### STATED PROBLEM
Copy out all of the material exactly as presented.
··········
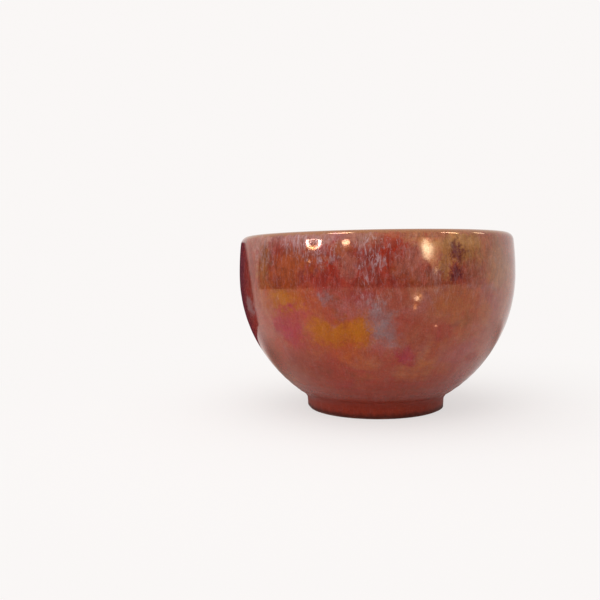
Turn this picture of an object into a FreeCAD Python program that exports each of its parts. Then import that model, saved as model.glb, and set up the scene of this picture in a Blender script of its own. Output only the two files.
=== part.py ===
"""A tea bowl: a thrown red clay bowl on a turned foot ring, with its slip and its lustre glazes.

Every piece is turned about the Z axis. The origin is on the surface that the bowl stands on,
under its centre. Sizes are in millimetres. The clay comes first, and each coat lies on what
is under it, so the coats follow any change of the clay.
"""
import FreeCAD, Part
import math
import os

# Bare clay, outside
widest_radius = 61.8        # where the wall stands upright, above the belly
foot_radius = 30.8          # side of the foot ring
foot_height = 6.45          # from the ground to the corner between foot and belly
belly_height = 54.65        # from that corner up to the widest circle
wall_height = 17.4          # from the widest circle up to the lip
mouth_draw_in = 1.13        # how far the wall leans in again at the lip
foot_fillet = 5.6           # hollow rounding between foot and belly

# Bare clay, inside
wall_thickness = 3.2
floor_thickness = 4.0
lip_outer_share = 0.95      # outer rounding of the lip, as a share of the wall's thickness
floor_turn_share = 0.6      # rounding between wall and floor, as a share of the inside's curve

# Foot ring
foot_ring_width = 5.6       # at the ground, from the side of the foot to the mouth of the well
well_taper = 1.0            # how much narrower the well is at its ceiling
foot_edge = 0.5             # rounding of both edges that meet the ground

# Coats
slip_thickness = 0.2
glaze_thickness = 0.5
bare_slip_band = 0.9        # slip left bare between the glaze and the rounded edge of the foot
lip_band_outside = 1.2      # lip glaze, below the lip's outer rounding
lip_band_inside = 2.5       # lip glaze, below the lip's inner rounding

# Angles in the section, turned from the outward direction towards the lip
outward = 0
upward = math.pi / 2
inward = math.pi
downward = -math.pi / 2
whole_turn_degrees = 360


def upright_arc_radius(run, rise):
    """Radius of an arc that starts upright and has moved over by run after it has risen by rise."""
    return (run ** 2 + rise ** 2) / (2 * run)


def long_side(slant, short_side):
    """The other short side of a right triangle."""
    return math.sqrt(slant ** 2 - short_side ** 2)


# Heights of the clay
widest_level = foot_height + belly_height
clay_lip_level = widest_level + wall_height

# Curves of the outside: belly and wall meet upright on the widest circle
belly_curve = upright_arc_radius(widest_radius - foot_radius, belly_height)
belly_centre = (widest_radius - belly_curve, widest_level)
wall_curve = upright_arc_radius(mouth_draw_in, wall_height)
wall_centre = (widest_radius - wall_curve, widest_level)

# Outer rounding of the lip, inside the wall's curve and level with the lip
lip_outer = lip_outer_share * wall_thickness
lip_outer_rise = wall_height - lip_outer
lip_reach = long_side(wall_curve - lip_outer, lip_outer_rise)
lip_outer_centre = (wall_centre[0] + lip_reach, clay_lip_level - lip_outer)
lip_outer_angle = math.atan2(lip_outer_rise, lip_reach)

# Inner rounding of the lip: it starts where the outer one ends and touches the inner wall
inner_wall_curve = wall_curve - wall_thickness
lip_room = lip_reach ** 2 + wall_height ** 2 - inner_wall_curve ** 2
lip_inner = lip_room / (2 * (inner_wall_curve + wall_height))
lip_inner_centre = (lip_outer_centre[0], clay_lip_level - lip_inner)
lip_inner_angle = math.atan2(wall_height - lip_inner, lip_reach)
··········
### REPLY TO THE EXERCISE
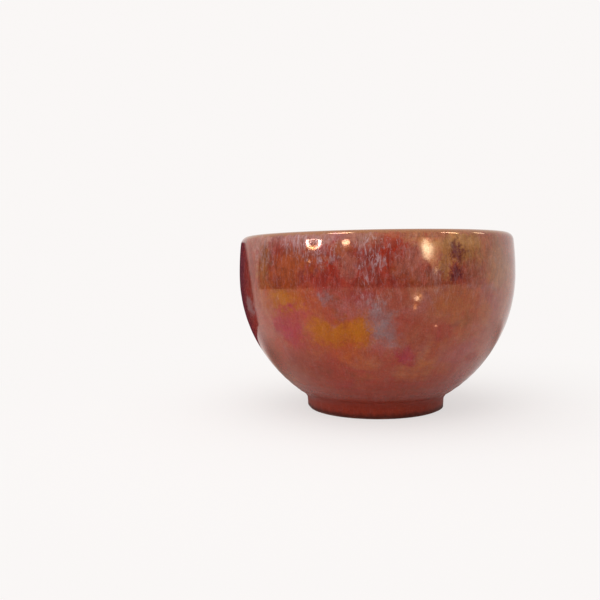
Turn this picture of an object into a FreeCAD Python program that exports each of its parts. Then import that model, saved as model.glb, and set up the scene of this picture in a Blender script of its own. Output only the two files.
=== part.py ===
"""A tea bowl: a thrown red clay bowl on a turned foot ring, with its slip and its lustre glazes.

Every piece is turned about the Z axis. The origin is on the surface that the bowl stands on,
under its centre. Sizes are in millimetres. The clay comes first, and each coat lies on what
is under it, so the coats follow any change of the clay.
"""
import FreeCAD, Part
import math
import os

# Bare clay, outside
widest_radius = 61.8        # where the wall stands upright, above the belly
foot_radius = 30.8          # side of the foot ring
foot_height = 6.45          # from the ground to the corner between foot and belly
belly_height = 54.65        # from that corner up to the widest circle
wall_height = 17.4          # from the widest circle up to the lip
mouth_draw_in = 1.13        # how far the wall leans in again at the lip
foot_fillet = 5.6           # hollow rounding between foot and belly

# Bare clay, inside
wall_thickness = 3.2
floor_thickness = 4.0
lip_outer_share = 0.95      # outer rounding of the lip, as a share of the wall's thickness
floor_turn_share = 0.6      # rounding between wall and floor, as a share of the inside's curve

# Foot ring
foot_ring_width = 5.6       # at the ground, from the side of the foot to the mouth of the well
well_taper = 1.0            # how much narrower the well is at its ceiling
foot_edge = 0.5             # rounding of both edges that meet the ground

# Coats
slip_thickness = 0.2
glaze_thickness = 0.5
bare_slip_band = 0.9        # slip left bare between the glaze and the rounded edge of the foot
lip_band_outside = 1.2      # lip glaze, below the lip's outer rounding
lip_band_inside = 2.5       # lip glaze, below the lip's inner rounding

# Angles in the section, turned from the outward direction towards the lip
outward = 0
upward = math.pi / 2
inward = math.pi
downward = -math.pi / 2
whole_turn_degrees = 360


def upright_arc_radius(run, rise):
    """Radius of an arc that starts upright and has moved over by run after it has risen by rise."""
    return (run ** 2 + rise ** 2) / (2 * run)


def long_side(slant, short_side):
    """The other short side of a right triangle."""
    return math.sqrt(slant ** 2 - short_side ** 2)


# Heights of the clay
widest_level = foot_height + belly_height
clay_lip_level = widest_level + wall_height

# Curves of the outside: belly and wall meet upright on the widest circle
belly_curve = upright_arc_radius(widest_radius - foot_radius, belly_height)
belly_centre = (widest_radius - belly_curve, widest_level)
wall_curve = upright_arc_radius(mouth_draw_in, wall_height)
wall_centre = (widest_radius - wall_curve, widest_level)

# Outer rounding of the lip, inside the wall's curve and level with the lip
lip_outer = lip_outer_share * wall_thickness
lip_outer_rise = wall_height - lip_outer
lip_reach = long_side(wall_curve - lip_outer, lip_outer_rise)
lip_outer_centre = (wall_centre[0] + lip_reach, clay_lip_level - lip_outer)
lip_outer_angle = math.atan2(lip_outer_rise, lip_reach)

# Inner rounding of the lip: it starts where the outer one ends and touches the inner wall
inner_wall_curve = wall_curve - wall_thickness
lip_room = lip_reach ** 2 + wall_height ** 2 - inner_wall_curve ** 2
lip_inner = lip_room / (2 * (inner_wall_curve + wall_height))
lip_inner_centre = (lip_outer_centre[0], clay_lip_level - lip_inner)
lip_inner_angle = math.atan2(wall_height - lip_inner, lip_reach)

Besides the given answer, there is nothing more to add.